═════ Source data ═════
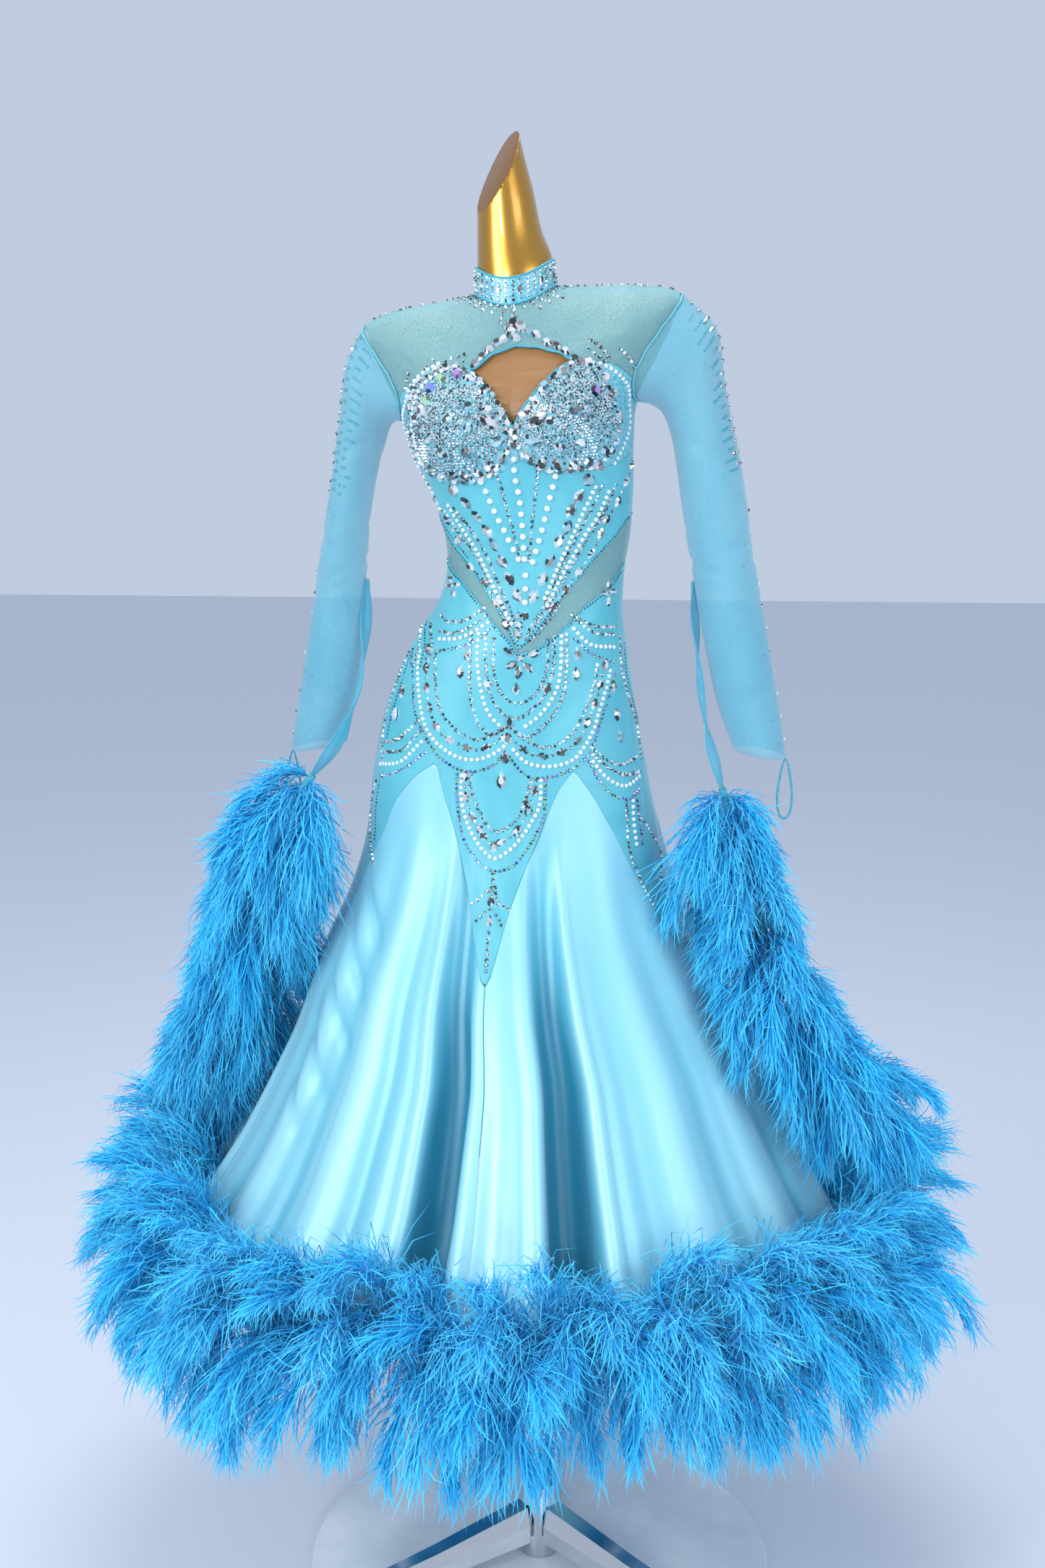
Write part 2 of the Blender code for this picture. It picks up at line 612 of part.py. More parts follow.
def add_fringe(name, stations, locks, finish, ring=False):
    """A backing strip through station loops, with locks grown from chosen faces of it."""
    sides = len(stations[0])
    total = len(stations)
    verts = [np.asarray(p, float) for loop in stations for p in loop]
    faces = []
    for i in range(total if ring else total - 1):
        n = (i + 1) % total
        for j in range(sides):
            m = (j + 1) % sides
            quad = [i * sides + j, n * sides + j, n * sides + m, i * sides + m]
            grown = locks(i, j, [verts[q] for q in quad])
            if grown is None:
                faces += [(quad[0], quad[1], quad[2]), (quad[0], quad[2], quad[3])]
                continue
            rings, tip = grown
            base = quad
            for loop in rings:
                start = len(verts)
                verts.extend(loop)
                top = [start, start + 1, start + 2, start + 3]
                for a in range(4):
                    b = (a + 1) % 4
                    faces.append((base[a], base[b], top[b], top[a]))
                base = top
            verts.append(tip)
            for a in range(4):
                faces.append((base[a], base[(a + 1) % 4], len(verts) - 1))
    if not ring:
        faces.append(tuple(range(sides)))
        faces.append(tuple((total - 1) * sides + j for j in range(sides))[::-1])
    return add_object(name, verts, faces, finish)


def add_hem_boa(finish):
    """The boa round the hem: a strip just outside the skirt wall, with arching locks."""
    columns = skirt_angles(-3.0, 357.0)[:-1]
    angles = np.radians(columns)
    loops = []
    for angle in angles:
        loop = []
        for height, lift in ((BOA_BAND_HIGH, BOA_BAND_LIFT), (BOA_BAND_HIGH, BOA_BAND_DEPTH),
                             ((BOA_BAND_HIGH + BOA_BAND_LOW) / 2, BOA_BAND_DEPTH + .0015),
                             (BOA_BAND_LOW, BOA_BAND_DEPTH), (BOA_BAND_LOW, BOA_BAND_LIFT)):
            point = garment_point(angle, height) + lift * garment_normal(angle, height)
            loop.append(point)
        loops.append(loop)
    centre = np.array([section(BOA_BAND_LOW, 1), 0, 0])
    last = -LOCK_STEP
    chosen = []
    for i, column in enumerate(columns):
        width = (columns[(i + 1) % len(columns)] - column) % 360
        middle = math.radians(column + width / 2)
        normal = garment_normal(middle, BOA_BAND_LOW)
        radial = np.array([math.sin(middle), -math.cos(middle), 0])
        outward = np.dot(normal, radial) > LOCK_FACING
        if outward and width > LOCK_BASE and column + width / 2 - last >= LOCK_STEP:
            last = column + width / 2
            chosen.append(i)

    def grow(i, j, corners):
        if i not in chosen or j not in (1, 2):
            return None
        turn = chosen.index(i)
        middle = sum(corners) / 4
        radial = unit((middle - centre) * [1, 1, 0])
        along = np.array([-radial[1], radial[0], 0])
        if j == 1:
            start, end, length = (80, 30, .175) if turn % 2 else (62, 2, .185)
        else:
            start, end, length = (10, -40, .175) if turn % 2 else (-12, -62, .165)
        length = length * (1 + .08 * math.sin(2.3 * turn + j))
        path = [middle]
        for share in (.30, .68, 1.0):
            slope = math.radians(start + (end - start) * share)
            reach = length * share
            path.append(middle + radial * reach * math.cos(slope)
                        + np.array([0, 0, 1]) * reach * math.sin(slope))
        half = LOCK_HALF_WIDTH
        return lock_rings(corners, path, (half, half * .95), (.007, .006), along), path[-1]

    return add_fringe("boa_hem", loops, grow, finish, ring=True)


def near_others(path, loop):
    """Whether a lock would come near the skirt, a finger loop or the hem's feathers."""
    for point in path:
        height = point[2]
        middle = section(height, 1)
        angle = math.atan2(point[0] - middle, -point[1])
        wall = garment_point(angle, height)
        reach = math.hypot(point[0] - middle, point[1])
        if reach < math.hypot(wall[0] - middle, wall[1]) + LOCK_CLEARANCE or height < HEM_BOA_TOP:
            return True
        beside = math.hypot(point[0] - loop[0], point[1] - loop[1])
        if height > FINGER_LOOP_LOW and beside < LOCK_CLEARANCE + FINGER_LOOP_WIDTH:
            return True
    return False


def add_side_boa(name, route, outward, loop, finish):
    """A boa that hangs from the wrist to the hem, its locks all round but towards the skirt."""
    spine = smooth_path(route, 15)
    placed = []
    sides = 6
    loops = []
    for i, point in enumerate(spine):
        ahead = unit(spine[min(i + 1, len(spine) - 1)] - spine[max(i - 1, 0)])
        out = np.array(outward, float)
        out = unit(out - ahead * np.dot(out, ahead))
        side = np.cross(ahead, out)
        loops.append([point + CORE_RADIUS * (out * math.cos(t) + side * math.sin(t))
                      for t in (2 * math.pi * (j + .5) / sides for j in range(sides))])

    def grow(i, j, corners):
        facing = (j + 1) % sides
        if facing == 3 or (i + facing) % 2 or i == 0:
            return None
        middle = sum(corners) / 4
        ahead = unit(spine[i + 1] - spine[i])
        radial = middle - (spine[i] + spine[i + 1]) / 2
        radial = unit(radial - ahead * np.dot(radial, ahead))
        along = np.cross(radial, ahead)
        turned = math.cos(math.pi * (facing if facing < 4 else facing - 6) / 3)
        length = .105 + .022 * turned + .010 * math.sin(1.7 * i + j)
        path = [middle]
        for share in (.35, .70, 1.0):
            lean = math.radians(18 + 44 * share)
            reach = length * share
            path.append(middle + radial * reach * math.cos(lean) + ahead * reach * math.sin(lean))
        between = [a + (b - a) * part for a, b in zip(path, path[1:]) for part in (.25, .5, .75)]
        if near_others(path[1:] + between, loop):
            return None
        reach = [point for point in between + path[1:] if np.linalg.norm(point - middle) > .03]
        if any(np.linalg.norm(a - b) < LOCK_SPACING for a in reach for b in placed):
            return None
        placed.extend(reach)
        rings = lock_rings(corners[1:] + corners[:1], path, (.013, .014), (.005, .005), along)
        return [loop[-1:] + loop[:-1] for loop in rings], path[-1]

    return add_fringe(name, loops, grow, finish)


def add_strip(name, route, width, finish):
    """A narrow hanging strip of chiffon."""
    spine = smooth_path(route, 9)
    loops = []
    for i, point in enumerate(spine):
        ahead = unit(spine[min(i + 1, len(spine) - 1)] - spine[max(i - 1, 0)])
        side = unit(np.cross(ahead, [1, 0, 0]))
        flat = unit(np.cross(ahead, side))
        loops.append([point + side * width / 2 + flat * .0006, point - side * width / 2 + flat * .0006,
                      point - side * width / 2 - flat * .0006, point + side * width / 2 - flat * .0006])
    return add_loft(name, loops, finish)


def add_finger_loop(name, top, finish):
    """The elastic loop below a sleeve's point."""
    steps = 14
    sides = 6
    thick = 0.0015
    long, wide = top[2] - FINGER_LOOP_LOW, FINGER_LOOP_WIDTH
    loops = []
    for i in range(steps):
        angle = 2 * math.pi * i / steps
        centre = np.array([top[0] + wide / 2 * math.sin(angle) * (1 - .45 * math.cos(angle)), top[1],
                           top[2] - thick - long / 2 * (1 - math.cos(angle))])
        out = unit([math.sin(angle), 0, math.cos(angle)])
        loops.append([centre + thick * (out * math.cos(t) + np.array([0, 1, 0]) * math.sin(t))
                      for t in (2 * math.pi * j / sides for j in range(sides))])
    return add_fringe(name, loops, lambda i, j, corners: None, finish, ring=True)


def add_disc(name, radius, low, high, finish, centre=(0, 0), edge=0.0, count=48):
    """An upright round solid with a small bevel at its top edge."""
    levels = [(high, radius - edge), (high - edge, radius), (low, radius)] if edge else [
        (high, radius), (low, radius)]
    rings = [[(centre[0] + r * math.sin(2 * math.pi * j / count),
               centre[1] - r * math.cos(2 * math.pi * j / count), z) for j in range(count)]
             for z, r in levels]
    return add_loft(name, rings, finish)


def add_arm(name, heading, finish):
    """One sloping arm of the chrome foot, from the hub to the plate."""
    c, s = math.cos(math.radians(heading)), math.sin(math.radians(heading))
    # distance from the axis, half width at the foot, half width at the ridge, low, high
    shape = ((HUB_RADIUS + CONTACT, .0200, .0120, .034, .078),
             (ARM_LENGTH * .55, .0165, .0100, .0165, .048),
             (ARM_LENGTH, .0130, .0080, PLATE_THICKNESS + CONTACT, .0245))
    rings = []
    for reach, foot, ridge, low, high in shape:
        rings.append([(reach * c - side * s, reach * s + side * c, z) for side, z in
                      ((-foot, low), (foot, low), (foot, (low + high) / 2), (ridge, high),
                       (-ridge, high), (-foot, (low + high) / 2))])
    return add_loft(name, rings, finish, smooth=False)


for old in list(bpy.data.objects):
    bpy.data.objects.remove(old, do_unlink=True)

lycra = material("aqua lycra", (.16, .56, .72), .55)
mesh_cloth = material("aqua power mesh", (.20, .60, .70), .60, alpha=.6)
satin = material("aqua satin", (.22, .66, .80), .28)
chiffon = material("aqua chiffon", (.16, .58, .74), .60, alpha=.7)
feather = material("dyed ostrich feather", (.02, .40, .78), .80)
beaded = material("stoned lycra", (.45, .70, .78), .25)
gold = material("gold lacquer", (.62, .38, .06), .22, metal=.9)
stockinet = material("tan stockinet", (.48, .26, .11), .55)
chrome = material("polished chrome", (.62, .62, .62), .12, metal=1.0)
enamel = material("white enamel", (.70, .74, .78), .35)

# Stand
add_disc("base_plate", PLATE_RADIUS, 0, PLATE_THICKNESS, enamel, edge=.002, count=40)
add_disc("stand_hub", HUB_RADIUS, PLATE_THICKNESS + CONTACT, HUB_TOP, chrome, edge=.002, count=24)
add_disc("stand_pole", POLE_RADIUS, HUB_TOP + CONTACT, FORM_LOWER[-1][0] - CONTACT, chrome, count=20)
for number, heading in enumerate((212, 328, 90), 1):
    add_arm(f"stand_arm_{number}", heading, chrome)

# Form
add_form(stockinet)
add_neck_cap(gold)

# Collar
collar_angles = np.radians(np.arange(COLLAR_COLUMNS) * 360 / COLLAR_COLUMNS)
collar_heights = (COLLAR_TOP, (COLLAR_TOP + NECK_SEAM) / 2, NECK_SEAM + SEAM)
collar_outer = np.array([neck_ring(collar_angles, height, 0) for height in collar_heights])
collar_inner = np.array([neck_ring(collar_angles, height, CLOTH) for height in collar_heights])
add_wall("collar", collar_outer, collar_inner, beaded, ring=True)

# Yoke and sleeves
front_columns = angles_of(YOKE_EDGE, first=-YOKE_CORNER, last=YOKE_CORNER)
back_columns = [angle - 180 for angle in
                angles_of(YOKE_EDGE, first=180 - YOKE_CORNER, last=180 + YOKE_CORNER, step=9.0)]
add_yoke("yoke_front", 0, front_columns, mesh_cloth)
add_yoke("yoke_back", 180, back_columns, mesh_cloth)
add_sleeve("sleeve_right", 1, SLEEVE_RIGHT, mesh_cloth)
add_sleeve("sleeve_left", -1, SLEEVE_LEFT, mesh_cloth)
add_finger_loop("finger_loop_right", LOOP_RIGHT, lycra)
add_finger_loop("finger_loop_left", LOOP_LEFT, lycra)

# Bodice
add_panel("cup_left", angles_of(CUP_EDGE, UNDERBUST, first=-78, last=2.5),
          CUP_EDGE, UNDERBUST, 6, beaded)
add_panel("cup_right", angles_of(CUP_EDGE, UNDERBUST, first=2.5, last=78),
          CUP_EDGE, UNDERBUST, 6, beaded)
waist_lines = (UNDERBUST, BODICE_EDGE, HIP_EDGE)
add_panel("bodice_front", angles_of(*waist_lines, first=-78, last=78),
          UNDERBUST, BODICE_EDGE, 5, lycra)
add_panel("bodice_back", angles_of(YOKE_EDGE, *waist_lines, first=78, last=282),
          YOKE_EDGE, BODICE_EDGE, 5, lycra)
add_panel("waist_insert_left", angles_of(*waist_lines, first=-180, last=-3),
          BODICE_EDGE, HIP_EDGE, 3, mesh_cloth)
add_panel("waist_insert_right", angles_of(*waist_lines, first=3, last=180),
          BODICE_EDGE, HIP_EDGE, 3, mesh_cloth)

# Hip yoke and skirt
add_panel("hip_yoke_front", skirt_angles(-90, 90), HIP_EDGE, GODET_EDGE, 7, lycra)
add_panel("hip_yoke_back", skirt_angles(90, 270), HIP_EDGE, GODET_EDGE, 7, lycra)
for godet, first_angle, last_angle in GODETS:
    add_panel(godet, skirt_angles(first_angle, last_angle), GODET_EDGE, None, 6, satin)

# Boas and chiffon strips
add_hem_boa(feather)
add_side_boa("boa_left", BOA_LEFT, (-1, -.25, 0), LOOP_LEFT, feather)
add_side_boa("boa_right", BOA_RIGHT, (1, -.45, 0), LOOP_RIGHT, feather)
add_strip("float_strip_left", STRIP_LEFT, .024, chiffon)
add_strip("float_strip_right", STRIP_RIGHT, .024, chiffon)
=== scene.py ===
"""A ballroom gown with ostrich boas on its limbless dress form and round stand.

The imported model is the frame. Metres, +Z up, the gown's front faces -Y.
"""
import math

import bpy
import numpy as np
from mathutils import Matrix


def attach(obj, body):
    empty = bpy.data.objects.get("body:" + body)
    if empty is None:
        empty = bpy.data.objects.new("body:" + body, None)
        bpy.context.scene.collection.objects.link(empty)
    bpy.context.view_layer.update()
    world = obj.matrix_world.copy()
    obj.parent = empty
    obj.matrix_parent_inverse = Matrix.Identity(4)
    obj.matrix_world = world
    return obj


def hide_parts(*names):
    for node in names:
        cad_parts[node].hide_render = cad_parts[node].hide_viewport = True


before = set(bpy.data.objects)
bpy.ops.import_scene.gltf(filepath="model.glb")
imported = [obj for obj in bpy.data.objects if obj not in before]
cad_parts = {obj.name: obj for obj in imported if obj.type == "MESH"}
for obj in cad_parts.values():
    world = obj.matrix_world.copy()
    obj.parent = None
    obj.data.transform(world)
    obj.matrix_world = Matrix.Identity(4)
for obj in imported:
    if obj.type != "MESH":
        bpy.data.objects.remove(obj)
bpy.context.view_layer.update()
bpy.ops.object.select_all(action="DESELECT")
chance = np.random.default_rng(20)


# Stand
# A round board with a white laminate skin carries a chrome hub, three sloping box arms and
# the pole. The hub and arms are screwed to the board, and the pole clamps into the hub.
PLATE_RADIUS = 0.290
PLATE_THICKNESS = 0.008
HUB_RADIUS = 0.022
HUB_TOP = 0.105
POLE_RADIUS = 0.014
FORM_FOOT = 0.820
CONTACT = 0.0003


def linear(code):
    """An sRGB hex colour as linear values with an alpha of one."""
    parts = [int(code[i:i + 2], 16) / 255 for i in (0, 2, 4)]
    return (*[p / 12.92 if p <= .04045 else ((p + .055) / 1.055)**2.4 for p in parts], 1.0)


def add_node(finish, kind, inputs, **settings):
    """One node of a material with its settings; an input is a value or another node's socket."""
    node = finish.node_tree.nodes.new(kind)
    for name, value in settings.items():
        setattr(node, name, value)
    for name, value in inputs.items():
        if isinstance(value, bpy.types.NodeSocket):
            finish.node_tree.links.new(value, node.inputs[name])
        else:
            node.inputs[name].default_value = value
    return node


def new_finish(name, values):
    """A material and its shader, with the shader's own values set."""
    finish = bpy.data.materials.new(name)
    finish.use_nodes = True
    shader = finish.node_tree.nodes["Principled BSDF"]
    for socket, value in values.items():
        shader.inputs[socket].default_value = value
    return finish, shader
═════
> _Problem statement_
Transcribe, word for word, every line from the line with "# Hip yoke and skirt" to the line with "if empty is", inclusive, and output nothing else.

> _Correct result_
# Hip yoke and skirt
add_panel("hip_yoke_front", skirt_angles(-90, 90), HIP_EDGE, GODET_EDGE, 7, lycra)
add_panel("hip_yoke_back", skirt_angles(90, 270), HIP_EDGE, GODET_EDGE, 7, lycra)
for godet, first_angle, last_angle in GODETS:
    add_panel(godet, skirt_angles(first_angle, last_angle), GODET_EDGE, None, 6, satin)

# Boas and chiffon strips
add_hem_boa(feather)
add_side_boa("boa_left", BOA_LEFT, (-1, -.25, 0), LOOP_LEFT, feather)
add_side_boa("boa_right", BOA_RIGHT, (1, -.45, 0), LOOP_RIGHT, feather)
add_strip("float_strip_left", STRIP_LEFT, .024, chiffon)
add_strip("float_strip_right", STRIP_RIGHT, .024, chiffon)
=== scene.py ===
"""A ballroom gown with ostrich boas on its limbless dress form and round stand.

The imported model is the frame. Metres, +Z up, the gown's front faces -Y.
"""
import math

import bpy
import numpy as np
from mathutils import Matrix


def attach(obj, body):
    empty = bpy.data.objects.get("body:" + body)
    if empty is None:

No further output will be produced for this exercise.